(begin)

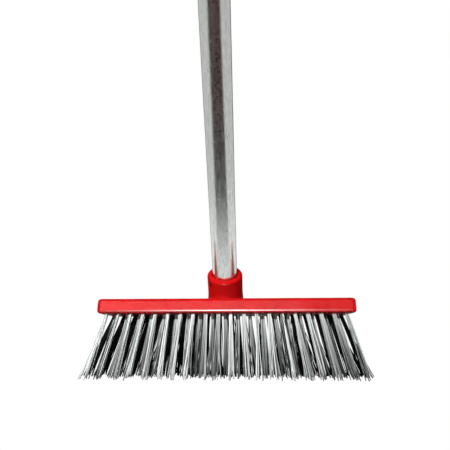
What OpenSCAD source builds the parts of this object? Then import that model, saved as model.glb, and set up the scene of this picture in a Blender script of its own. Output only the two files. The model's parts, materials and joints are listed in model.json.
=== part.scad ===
// Push broom: a moulded block with an angled handle socket, four rows of
// anchored bristle tufts, and a plated steel tube on a threaded plug.
// Origin: on the handle's axis, at the centre of the socket's mouth.
// +X runs along the block, +Z is up with the block level, and the handle
// leans towards -Y, the side the user stands on.

/* [Block] */
// Length of the block, end to end
block_l = 259; // [256:1:360]
// Width of the block, front to back
block_w = 54; // [54:1:80]
// Thickness of the block
block_t = 14.5; // [14.5:0.5:24]
// Radius of the block's upright corners
corner_r = 5; // [4:0.5:7]
// Radius of the long edge under the block
under_edge_r = 3.5; // [1:0.5:3.5]
// Radius of the edge round the block's top
top_edge_r = 3; // [1:0.5:3]

/* [Socket] */
// Lean of the handle from upright
socket_tilt = 42; // [30:1:48]
// Length of the socket along its axis, above the block's top
socket_reach = 34.3; // [34:0.1:50]
// Outside diameter of the socket
socket_d = 36; // [33:0.5:40]
// Rounding of the socket's lip
lip_r = 3; // [1:0.5:3.5]
// Diameter of the recess that takes the foot of the tube
recess_d = 26.4; // [26.4:0.1:27]
// Depth of that recess
recess_depth = 8; // [4:1:10]
// Diameter of the bore that takes the threaded plug
screw_bore_d = 21; // [20:0.5:22]
// Distance of the bore's floor above the block's top, along the axis
bore_floor = 8; // [8:1:14]
// Extra diameter of the socket where it flares into the block
flare = 1.5; // [0:0.5:3]

/* [Bristles] */
// Tufts in a full row
tufts_per_row = 20; // [8:1:20]
// Distance between tufts along a row
tuft_pitch = 12.7; // [9:0.1:12.7]
// Distance between rows
row_pitch = 13; // [8:0.5:13]
// Diameter of a tuft hole
hole_d = 4.6; // [4:0.1:5]
// Depth of a tuft hole
hole_depth = 10.5; // [9:0.5:10.5]
// Height of the block's underside above the floor
bristle_reach = 62; // [40:1:90]
// Lean of the tufts at the ends of a row
fan_angle = 13; // [0:1:24]
// Lean of the outer rows towards the front and the back
splay_angle = 5; // [0:1:8]
// Radius of a tuft where it meets the floor
tuft_tip_r = 4.5; // [3:0.5:5.5]

/* [Anchors] */
// Thickness of the flat wire
anchor_t = 0.6; // [0.4:0.1:0.8]
// Height of the anchor in its hole
anchor_h = 2.4; // [2:0.1:3]
// Length of the anchor, which bites into both sides of the hole
anchor_l = 5.6; // [5.4:0.1:6]

/* [Handle] */
// Outside diameter of the tube
tube_d = 25; // [24:0.5:25]
// Wall of the tube
tube_wall = 0.6; // [0.5:0.1:1.5]
// Length of the tube
tube_l = 1200; // [600:10:1500]
// Length of the plug inside the tube
plug_spigot_l = 30; // [20:1:40]
// Pitch of the plug's thread
thread_pitch = 4; // [3:0.5:5]
// Depth of the plug's thread
thread_depth = 1; // [0.6:0.1:1.4]

/* [End cap] */
// Length of the cap's round part, above the tube
cap_l = 22; // [16:1:40]
// Thickness of the cap's flat eye
eye_t = 8; // [6:0.5:12]
// Diameter of the hanging hole
eye_d = 9; // [6:0.5:11]

/* [Hidden] */
$fn = 48;

rows = 4;
fit_gap = 0.1;                 // free space round a plug, a spigot or a tuft in its hole
flange_t = 2;                  // plug flange between the tube and the socket's shoulder
shoulder = -recess_depth;      // height of the recess's floor on the handle's axis
tube_foot = shoulder + fit_gap + flange_t;
tube_top = tube_foot + tube_l;
tube_bore_d = tube_d - 2 * tube_wall;
screw_bore_l = socket_reach - recess_depth - bore_floor;
trim = 2;                      // depth to which the socket's root is sunk in the block
over = 1;                      // overshoot of a cutting tool past the face it opens
mouth_bevel = 0.8;             // bevel on the inner edge of the socket's mouth
step_in = 0.2;                 // how far the plug's flange and the cap sit inside the tube's surface
flush_d = tube_d - 2 * step_in;
flare_l = 12;                  // length of the flare along the socket
eye_r = tube_d / 2 - 1;
first_row_y = -row_pitch * (rows - 1) / 2;
anchor_seat = 1.2;             // bristle fold above the anchor, at the bottom of the hole
ridge_root = 0.2;              // depth to which a thread ridge is sunk in the plug's core

// Moves children from the origin's frame to the middle of the block's top face.
module at_block_top() {
  translate([0, socket_reach * sin(socket_tilt), -socket_reach * cos(socket_tilt)]) children();
}

// Turns children so that their +Z runs up the handle.
module along_handle() {
  rotate([socket_tilt, 0, 0]) children();
}

// Section of the block's rim: inner side at x = 0, outer side at x = corner_r, top at y = 0.
module rim_section() {
  low = -block_t;
  intersection() {
    translate([0, low]) square([corner_r, block_t]);
    union() {
      translate([0, low]) square([corner_r - under_edge_r, block_t]);
      translate([0, low + under_edge_r]) square([corner_r, block_t - under_edge_r - top_edge_r]);
      translate([0, -top_edge_r - over]) square([corner_r - top_edge_r, top_edge_r + over]);
      translate([corner_r - under_edge_r, low + under_edge_r]) circle(under_edge_r);
      translate([corner_r - top_edge_r, -top_edge_r]) circle(top_edge_r);
    }
  }
}

// A straight stretch of rim, centred on x = 0, facing -Y.
module rim_side(length) {
  rotate([90, 0, -90]) translate([0, 0, -length / 2]) linear_extrude(length) rim_section();
}

module slab() {
  inner_l = block_l - 2 * corner_r;
  inner_w = block_w - 2 * corner_r;
  union() {
    translate([-inner_l / 2, -inner_w / 2, -block_t]) cube([inner_l, inner_w, block_t]);
    for (turn = [0, 180]) rotate([0, 0, turn]) {
      translate([0, -inner_w / 2, 0]) rim_side(inner_l);
      rotate([0, 0, 90]) translate([0, -inner_l / 2, 0]) rim_side(inner_w);
      translate([inner_l / 2, inner_w / 2, 0]) rotate_extrude(angle = 90) rim_section();
      translate([-inner_l / 2, inner_w / 2, 0]) rotate([0, 0, 90]) rotate_extrude(angle = 90) rim_section();
    }
  }
}

// The angled handle socket, with its root sunk a little way into the block.
module socket_body() {
  outer_r = socket_d / 2;
  intersection() {
    translate([-block_w, -block_w, -trim]) cube([2 * block_w, 2 * block_w, 2 * socket_reach]);
    along_handle() union() {
      translate([0, 0, -socket_d]) cylinder(h = socket_d + socket_reach - lip_r, r = outer_r);
      translate([0, 0, socket_reach - lip_r]) cylinder(h = lip_r, r = outer_r - lip_r);
      translate([0, 0, socket_reach - lip_r]) rotate_extrude() lip_section(outer_r);
      translate([0, 0, -socket_d]) cylinder(h = socket_d + trim, r = outer_r + flare / 2);
      translate([0, 0, trim]) cylinder(h = flare_l, r1 = outer_r + flare / 2, r2 = outer_r - fit_gap);
    }
  }
}

// A quarter-round lip: a round bead on the socket's outer edge.
module lip_section(outer_r) {
  intersection() {
    translate([outer_r - lip_r, 0]) circle(lip_r);
    translate([outer_r - lip_r, 0]) square(lip_r);
  }
}

// Recess for the tube and bore for the plug, cut down the handle's axis.
module socket_cut() {
  along_handle() {
    translate([0, 0, socket_reach - recess_depth]) cylinder(h = recess_depth + over, d = recess_d);
    translate([0, 0, socket_reach - mouth_bevel])
      cylinder(h = mouth_bevel + over, d1 = recess_d, d2 = recess_d + 2 * (mouth_bevel + over));
    translate([0, 0, bore_floor]) cylinder(h = screw_bore_l + over, d = screw_bore_d);
  }
}

// Number of tufts in a row: alternate rows are staggered by half a pitch.
function tuft_count(row) = tufts_per_row - row % 2;

function tuft_x(row, i) = (i - (tuft_count(row) - 1) / 2) * tuft_pitch;

function row_y(row) = first_row_y + row * row_pitch;

// Lean along the row, in proportion to the distance from the middle.
function fan(row, i) = fan_angle * 2 * tuft_x(row, i) / (tuft_pitch * (tufts_per_row - 1));

// Lean across the block, in proportion to the row's distance from its middle.
function splay(row) = splay_angle * 2 * row_y(row) / (row_pitch * (rows - 1));

// Repeats its children at each tuft hole's mouth, in the frame of the block's top.
module at_each_tuft(row) {
  for (i = [0 : tuft_count(row) - 1])
    translate([tuft_x(row, i), row_y(row), -block_t]) children();
}

// The flat wire that pins a folded tuft in its hole.
module anchor(gap = 0) {
  size = [anchor_l + 2 * gap, anchor_t + 2 * gap, anchor_h + 2 * gap];
  translate([0, 0, hole_depth - anchor_seat - anchor_h / 2]) cube(size, center = true);
}

// One tuft: the part folded into its hole, then a cone that leans and is cut level at the floor.
module tuft(lean_x, lean_y) {
  fold_r = hole_d / 2 - fit_gap;
  neck_r = fold_r - 3 * fit_gap;
  free_l = bristle_reach / cos(fan_angle) / cos(splay_angle) + 2 * tuft_tip_r;
  difference() {
    union() {
      cylinder(h = hole_depth - fit_gap, r = fold_r);
      intersection() {
        rotate([lean_y, lean_x, 0])
          translate([0, 0, -free_l]) cylinder(h = free_l + over, r1 = tuft_tip_r, r2 = neck_r);
        translate([-block_w, -block_w, -bristle_reach])
          cube([2 * block_w, 2 * block_w, bristle_reach + fit_gap]);
      }
    }
    anchor(fit_gap);
  }
}

module tuft_row(row) {
  at_block_top()
    for (i = [0 : tuft_count(row) - 1])
      translate([tuft_x(row, i), row_y(row), -block_t]) tuft(-fan(row, i), splay(row));
}

module anchor_row(row) {
  color("silver") at_block_top() at_each_tuft(row) anchor();
}

module block() {
  color("red") at_block_top() difference() {
    union() {
      slab();
      socket_body();
    }
    socket_cut();
    for (row = [0 : rows - 1]) at_each_tuft(row) {
      translate([0, 0, -over]) cylinder(h = hole_depth + over, d = hole_d);
      anchor();
    }
  }
}

module grey_tufts(row) {
  color("lightgrey") tuft_row(row);
}

module black_tufts(row) {
  color([0.08, 0.08, 0.08]) tuft_row(row);
}

// The plug: a threaded nose, a flange under the tube and a spigot inside it.
// The thread is drawn as level ridges.
module thread_plug() {
  crest_r = screw_bore_d / 2 - fit_gap;
  root_r = crest_r - thread_depth;
  nose_l = screw_bore_l - 2 * fit_gap;
  foot = shoulder - nose_l;
  ridges = floor(nose_l / thread_pitch);
  color("dimgray") along_handle() union() {
    translate([0, 0, foot]) cylinder(h = nose_l + flange_t, r = root_r);
    for (i = [0 : ridges - 1])
      translate([0, 0, foot + (i + 0.5) * thread_pitch]) rotate_extrude() polygon([
        [root_r - ridge_root, -thread_pitch / 4],
        [root_r, -thread_pitch / 4],
        [crest_r, -thread_pitch / 8],
        [crest_r, thread_pitch / 8],
        [root_r, thread_pitch / 4],
        [root_r - ridge_root, thread_pitch / 4],
      ]);
    translate([0, 0, shoulder + fit_gap]) cylinder(h = flange_t, d = flush_d);
    translate([0, 0, shoulder + fit_gap]) cylinder(h = flange_t + plug_spigot_l, d = tube_bore_d - 2 * fit_gap);
  }
}

module handle_tube() {
  color("gainsboro") along_handle() translate([0, 0, tube_foot]) difference() {
    cylinder(h = tube_l, d = tube_d);
    translate([0, 0, -over]) cylinder(h = tube_l + 2 * over, d = tube_bore_d);
  }
}

// The cap: a spigot in the tube, a round skirt almost level with the tube's wall, and a flat eye.
module end_cap() {
  edge = 2;
  eye_z = cap_l + eye_r - edge;
  color("red") along_handle() translate([0, 0, tube_top]) difference() {
    union() {
      translate([0, 0, -plug_spigot_l]) cylinder(h = plug_spigot_l + over, d = tube_bore_d - 2 * fit_gap);
      translate([0, 0, fit_gap]) cylinder(h = cap_l - edge, d = flush_d);
      translate([0, 0, cap_l - edge]) cylinder(h = edge, d1 = flush_d, d2 = flush_d - 2 * edge);
      translate([0, 0, eye_z]) rotate([90, 0, 0]) cylinder(h = eye_t, r = eye_r, center = true);
      translate([-eye_r, -eye_t / 2, cap_l - eye_r]) cube([2 * eye_r, eye_t, eye_z - cap_l + eye_r]);
    }
    translate([0, 0, eye_z]) rotate([90, 0, 0]) cylinder(h = eye_t + 2 * over, d = eye_d, center = true);
  }
}

block();
grey_tufts(0);  // grey_tufts_row_1
grey_tufts(1);  // grey_tufts_row_2
black_tufts(2);  // black_tufts_row_3
black_tufts(3);  // black_tufts_row_4
anchor_row(0);  // anchors_row_1
anchor_row(1);  // anchors_row_2
anchor_row(2);  // anchors_row_3
anchor_row(3);  // anchors_row_4
thread_plug();
handle_tube();
end_cap();
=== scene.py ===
# Looks of a push broom: a glossy red moulded head, grey and black bristle tufts
# and a plated steel tube. The broom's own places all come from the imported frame.
import json
import math
import random

import bpy
import numpy as np
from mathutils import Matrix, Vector


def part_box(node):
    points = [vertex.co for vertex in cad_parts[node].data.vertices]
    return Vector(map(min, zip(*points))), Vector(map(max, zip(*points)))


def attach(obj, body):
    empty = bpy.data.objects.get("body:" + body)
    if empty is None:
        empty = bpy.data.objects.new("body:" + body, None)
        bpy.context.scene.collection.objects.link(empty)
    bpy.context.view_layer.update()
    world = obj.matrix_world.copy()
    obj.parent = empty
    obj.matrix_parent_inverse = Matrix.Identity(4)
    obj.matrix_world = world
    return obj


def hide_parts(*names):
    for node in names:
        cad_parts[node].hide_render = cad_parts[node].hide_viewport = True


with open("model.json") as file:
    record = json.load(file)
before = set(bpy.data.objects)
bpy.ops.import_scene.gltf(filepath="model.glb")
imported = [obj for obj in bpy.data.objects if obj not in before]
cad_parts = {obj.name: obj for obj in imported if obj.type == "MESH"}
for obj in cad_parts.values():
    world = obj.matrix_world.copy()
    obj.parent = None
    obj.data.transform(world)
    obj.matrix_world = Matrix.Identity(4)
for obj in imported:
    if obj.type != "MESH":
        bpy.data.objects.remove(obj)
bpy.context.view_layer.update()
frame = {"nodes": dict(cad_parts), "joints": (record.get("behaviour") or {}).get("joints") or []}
MM = 0.001
SEED = 31


# ---------------------------------------------------------------- frame facts

def vertices(node):
    """Vertices of a CAD node, one row a point."""
    mesh = frame["nodes"][node].data
    points = np.zeros(len(mesh.vertices) * 3)
    mesh.vertices.foreach_get("co", points)
    return points.reshape(-1, 3)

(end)

**WHAT TO PRODUCE:** Nothing but the lines from the one with "if empty is" through the one with "obj.parent = empty" should be retyped; include both and keep them exact.

**WRITTEN ANSWER:**
    if empty is None:
        empty = bpy.data.objects.new("body:" + body, None)
        bpy.context.scene.collection.objects.link(empty)
    bpy.context.view_layer.update()
    world = obj.matrix_world.copy()
    obj.parent = empty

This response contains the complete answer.